This decision, opening the field for a wider competition in the fixed voice telephony, television and broadband markets, is part of a plan to counter the recently failed Sonaecom’s PT takeover proposal. A Sonaecom Board Member has meanwhile referred to the press (“Sol”) that the “spin off” is not enough and that “vertical separation is also necessary as well as equal access to contents”, considering fundamental that both companies have “different commercial strategies and shareholder structures”.
This operation will be, foreseeable, concluded not later than December and, probably, before next October. If at the date of the “spin off” the shareholders participation remains the same as today, both the companies would have thirteen major shareholders in common. Notwithstanding, PT’s President has publicly dismissed, as a “fantasy”, the idea that the reference shareholders of both companies would be common.
As for the workers that are presently connected to both the companies (which, according to a PT’s Workers’ Commission source, round up to 150 in a total of circa 500 PT Multimédia workers), PT’s President stated that each case would be dealt with individually.
In relation to the regulatory outcome, the PT’s President position (conveyed to the “Jornal de Negócios”) is that PT Multimédia’s network, "should not be regulated, nor PT’s network; there can not be regulatory discrimination”.

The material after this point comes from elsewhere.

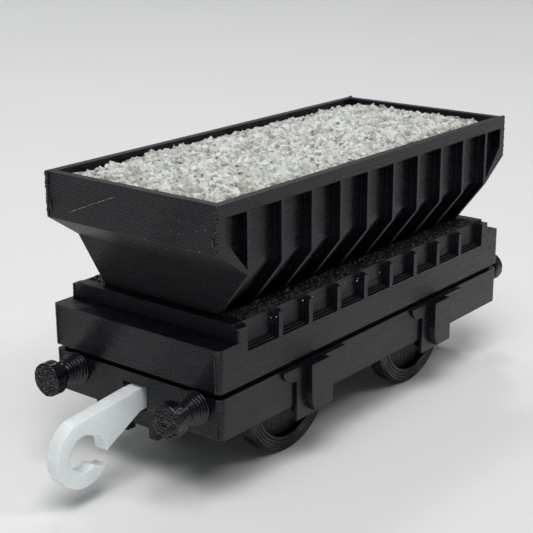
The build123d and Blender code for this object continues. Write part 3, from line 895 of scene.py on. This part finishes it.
def hopper_drips(end, side, x, y, low, high):
    """A drip and a lump on one corner of the hopper's end panel."""
    drip = (0.22 * MM, 0.26 * MM, 1.0 * MM)
    lump = (0.30 * MM, 0.42 * MM, 0.5 * MM)
    return [((end * x, side * (y - 0.7 * MM), low + 2.1 * MM), drip),
            ((end * x, side * (y - 0.2 * MM), high - 1.0 * MM), lump)]


def make_seams(material):
    """Beads that the start of each printed layer leaves up the corners, and the hopper's drips."""
    rng = random.Random(5)
    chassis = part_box("chassis_frame")
    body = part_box("underframe_body")
    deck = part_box("deck_plinth")
    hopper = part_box("hopper_bin")
    body_inset = 0.95 * MM
    # Each corner's x, y, bottom and top in metres, then its bead sizes in millimetres.
    corners = {
        "chassis_frame": (chassis[1].x, chassis[1].y - body_inset, chassis[0].z + lug_drop,
                          body[0].z - seam_height, (0.12, 0.19)),
        "underframe_body": (body[1].x, body[1].y - body_inset, body[0].z, body[1].z, (0.12, 0.19)),
        "deck_plinth": (deck[1].x, deck[1].y - 0.3 * MM, body[1].z, deck[1].z - 0.5 * MM, (0.10, 0.20)),
        "hopper_bin": (hopper[1].x, hopper[1].y - 0.35 * MM, hopper[1].z - end_panel_height,
                       hopper[1].z, (0.14, 0.36))}
    for node, (x, y, low, high, sizes) in corners.items():
        spots = []
        for _, end in ends:
            for _, side in sides:
                spots += bead_column(end * x, side * y, low, high, sizes, rng)
                if node == "hopper_bin":
                    spots += hopper_drips(end, side, x, y, low, high)
        piece = blobs(f"{node}_seam_beads", spots, material, rng)
        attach(piece, "frame")


def scuffed_grey():
    """Plastic whitened where it was scraped or where dust has stuck."""
    n = Nodes("scuffed_grey_plastic")
    grain = n.noise(5200.0, 4.0, 0.6)
    colour = n.ramp(grain, (0.3, (0.10, 0.10, 0.098)), (0.7, (0.55, 0.55, 0.54)))
    roughness = n.spread(grain, 0.3, 0.7, 0.45, 0.70)
    return n.finish(colour, roughness, n.bump(grain, 0.03 * MM, 0.6))


def make_scuffs(material):
    """A dotted scrape and specks on the front panel, and pale crumbs stuck along the sides."""
    rng = random.Random(41)
    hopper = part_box("hopper_bin")[1]
    body_low, body_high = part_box("underframe_body")
    deck_low, deck_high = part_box("deck_plinth")
    start = Vector((hopper.x, -13.6 * MM, hopper.z - 6.3 * MM))
    stop = Vector((hopper.x, -2.8 * MM, hopper.z - 2.0 * MM))
    scrape_dots = 36
    panel_specks = 14
    body_crumbs = 9
    deck_crumbs = 8
    spots = []
    for step in range(scrape_dots):
        size = rng.uniform(0.045, 0.09) * MM
        spots.append((start.lerp(stop, step / (scrape_dots - 1)), (size, size * 1.6, size * 0.8)))
    for _ in range(panel_specks):
        size = rng.uniform(0.04, 0.09) * MM
        spot = Vector((hopper.x, rng.uniform(2, 17) * MM, hopper.z - rng.uniform(2, 11) * MM))
        spots.append((spot, (size, size, size)))
    for _, side in sides:
        for _ in range(body_crumbs):
            size = rng.uniform(0.06, 0.13) * MM
            along = rng.uniform(body_low.x, body_high.x) * 0.95
            up = body_low.z + rng.uniform(0.0, 1.4) * MM
            spots.append((Vector((along, side * (body_high.y - 0.02 * MM), up)), (size, size, size)))
        for _ in range(deck_crumbs):
            size = rng.uniform(0.06, 0.16) * MM
            along = rng.uniform(deck_low.x, deck_high.x) * 0.9
            up = deck_high.z - rng.uniform(0.2, 1.2) * MM
            spots.append((Vector((along, side * deck_high.y, up)), (size, size * 0.7, size)))
    piece = blobs("pale_scuffs", spots, material, rng)
    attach(piece, "frame")


# ---- CAD nodes that keep their shape --------------------------------------------------------
def dress(node, material, width):
    """Give a CAD node its material and soft edges; its loose triangles are welded first."""
    piece = nodes[node]
    piece.data.materials.clear()
    piece.data.materials.append(material)
    weld = piece.modifiers.new("weld", "WELD")
    weld.merge_threshold = 0.002 * MM
    bevel(piece, width)


def dress_nodes(frame_black, body_black, hopper_black, steel):
    """Materials and soft edges for every node that stays."""
    pin_edge = 0.05 * MM
    dress("chassis_frame", frame_black, 0.16 * MM)
    dress("front_cross_bar", frame_black, 0.16 * MM)
    dress("underframe_body", body_black, 0.18 * MM)
    dress("deck_plinth", body_black, 0.10 * MM)
    dress("hopper_bin", hopper_black, 0.14 * MM)
    for end_name, _ in ends:
        dress(f"axle_{end_name}", steel, pin_edge)
        dress(f"body_screw_{end_name}", steel, pin_edge)
        for side_name, _ in sides:
            dress(f"axle_guard_{end_name}_{side_name}", frame_black, 0.14 * MM)
    dress("hook_pivot_screw", steel, pin_edge)
    dress("rear_tow_bar", steel, pin_edge)


# ---- studio -------------------------------------------------------------------------------
def add_light(name, spot, size, power, colour):
    """Square area light at spot, facing the model."""
    data = bpy.data.lights.new(name, "AREA")
    data.shape = "SQUARE"
    data.size = size
    data.energy = power
    data.color = colour
    light = bpy.data.objects.new(name, data)
    light.location = spot
    light.rotation_euler = (-Vector(spot)).to_track_quat("-Z", "Y").to_euler()
    bpy.context.scene.collection.objects.link(light)


def make_floor():
    """Seamless pale sweep, turned to face the camera."""
    half_width = 3.0
    back_x = -1.6
    bend_radius = 0.9
    bend_steps = 16
    front_x = 2.5
    wall_top = 3.0
    profile = [(front_x, 0.0), (back_x, 0.0)]
    for step in range(1, bend_steps + 1):
        angle = math.pi / 2 * step / bend_steps
        profile.append((back_x - bend_radius * math.sin(angle), bend_radius * (1 - math.cos(angle))))
    profile.append((back_x - bend_radius, wall_top))
    points = []
    for side in (-half_width, half_width):
        for along, height in profile:
            points.append((along * math.cos(camera_azimuth) - side * math.sin(camera_azimuth),
                           along * math.sin(camera_azimuth) + side * math.cos(camera_azimuth), height))
    count = len(profile)
    faces = [(i, i + 1, i + 1 + count, i + count) for i in range(count - 1)]
    add_mesh("studio_sweep", points, faces, studio_floor(), smooth=True)


def make_studio():
    """Floor, dim pale surroundings and four soft lamps."""
    make_floor()
    world = bpy.data.worlds.new("studio_world")
    bpy.context.scene.world = world
    world.use_nodes = True
    background = world.node_tree.nodes["Background"]
    background.inputs["Color"].default_value = sky_colour
    background.inputs["Strength"].default_value = sky_strength
    # Each lamp's name, place and width in metres, power in watts and colour.
    add_light("overhead", (0.50, 0.38, 1.5), 1.0, 19.6, (1.0, 0.995, 0.985))
    add_light("right_lamp", (-0.5, 1.0, 1.2), 0.3, 3.8, (1.0, 0.99, 0.97))
    add_light("back_lamp", (-0.8, -0.7, 1.4), 0.25, 3.4, (1.0, 1.0, 1.0))
    add_light("far_fill", (-0.15, -1.25, 0.85), 0.6, 2.6, (0.96, 0.98, 1.0))


make_camera()
make_studio()
bpy.context.scene.view_settings.view_transform = "Standard"
axle_low, axle_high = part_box("axle_front")
axle_centre = (axle_low + axle_high) / 2
frame_black = black_print("frame_black_print", 3.0, wall_relief)
body_black = black_print("body_black_print", 17.0, wall_relief)
hopper_black = black_print("hopper_black_print", 31.0, wall_relief)
wheel_black = black_print("wheel_black_print", 43.0, wheel_relief, (axle_centre.x, axle_centre.z))
buffer_black = black_print("buffer_black_print", 57.0, buffer_relief, None, buffer_ior, buffer_gloss)
steel = turned_steel()
dress_nodes(frame_black, body_black, hopper_black, steel)
make_ballast()
make_support_scars(support_scar_black())
for end_name, end in ends:
    for side_name, side in sides:
        make_wheel(end_name, side_name, side, wheel_black)
        make_buffer(end_name, end, side_name, buffer_black)
make_hook(milky_hook())
make_seams(buffer_black)
make_scuffs(scuffed_grey())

Meanwhile, the Chairman of ICP-ANACOM (which has no power of approval in this separation) reiterated (in an interview to the “Público”) that an increase in competition is dependent upon the creation of two really separated entities (whose verification is not compatible with overlapping shareholder structures).
ICP-ANACOM’s Chairman has also stated that depending of the “spin off” model to be adopted, the NRA will “study the markets, analyse the situations and draw consequences”, especially in terms of concluding if the resulting companies are continuing to hold significant market power or not.